Wettinger: In Maltese, Allah simply means the Almighty, the same as in the Arabic language. And it has been used in Malta since Islam, I have no doubt. But in Malaysia now, there is a big problem. They don’t want Christians to use the word Allah because they say that it is distinctive to Islam. Now, although the Maltese have always insisted that we are not Arabs: that we are Phoenicians mixed with Italians, and so on and so forth. But it looks as if the idea that the Maltese language is Phoenician started in the late 15th century. Before that, Maltese people used to say that we speak the Arabic language. I’ve got a book on that, I should give it to you: Kliem Malti Qadim. And I went into all the details of this. They used to accept that they spoke Arabic, but they said we’ve always been Christian. They had forgotten that for a period there was nobody in the islands, and then for a long period there was Islam only, without any Christians except prisoners of war reduced to the status of slaves who would have to pay a ransom to be freed. But linguistically it was Arabic. And although this didn’t come clearly into my mind until pretty recently, I used to think that not everybody was killed or expelled in the invasion of 870 AD, because it’s not normal. Arabs did not normally put people to the sword, as the Pope nearly said three or four years ago, which was totally wrong. A lot of people must have survived and gradually became Muslims. Why? Because there wassystematic discrimination in favour of Islam: you got better jobs, paid less taxes, and other ‘incentives’. But the language survived. That is the big fact of Maltese history in the Middle Ages.
Adel: Now, when we look at the word ‘hadithkom’, with an ‘th’ as in the English word ‘thin’ –
Wettinger: Be careful, because that wouldn’t be very reliable
Adel: But then the word in modern Maltese is ‘haditkom’, so it looks to me ‘th’ is standard Arabic and the Arabic used in the past was closer to standard Arabic compared to many words in the Arabic vocabulary component today.
Wettinger: Yes, but in Maltese it has always changed some way or another. For ‘thelj’ (ice), we say ‘silj’. And there are a few other words I wouldn’t know very much because I can never remember these things.
Adel: But I was wondering whether the origin of the spoken language in Malta was some sort of standard Arabic that became vernacular with the known Maltese flavour.

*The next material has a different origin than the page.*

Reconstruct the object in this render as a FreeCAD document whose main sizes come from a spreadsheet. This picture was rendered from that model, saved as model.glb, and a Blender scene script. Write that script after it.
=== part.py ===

Wettinger: Hardly likely, because the people were simple peasants. Some of them must have learned at some time to read the Koran. The last native Muslims in Malta probably died around 1300 and had beenforced to practise Christianity for the last fifty years of their lives. So from about 1249-1250 or thereabouts you had native Islam no longer being practised. But people who learned Arabic in their infancy would survive to old age and around about 1300 they would die off completely. In Arabic, you have two levels of language everywhere. For example, I downloaded from the internet a talk about Qaddafi. He doesn’t always get his message across because more often than not he falls back on the dialect of his tribe (The Qaddadifa), and in Cyrenaica they wouldn’t understand him perfectly. Somewhere or other I have said there was more literacy in Islam than in Christianity. Even among the Jews, there was greater literacy than amongst Christians. Why? Because the Church used to teach Christianity by means of pictures, statues, and so on. And in Islam and Judaism these are prohibited.

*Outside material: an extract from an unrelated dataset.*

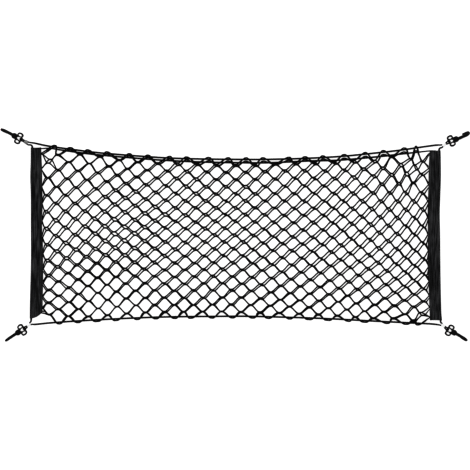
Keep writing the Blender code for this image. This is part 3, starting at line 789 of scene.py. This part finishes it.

Adel: Did Arabs come to Malta from Sicily, Tunisia or elsewhere, and what was the nature of their Arabic?
Wettinger: We have to distinguish between the invaders who did so much harm to both of the Maltese Islands and to other places in Sicily. The first group seem to have come from Tunisia. When the second army came, they seem to have come largely from Sicily. After that, the evidence is that they left Malta denuded of its people. I’ve been told by Arabs: don’t worry about that, it doesn’t matter where they came from. No, it is important! The most probable place they came from is Sicily. I am reluctant to accept that. But I have had to accept it.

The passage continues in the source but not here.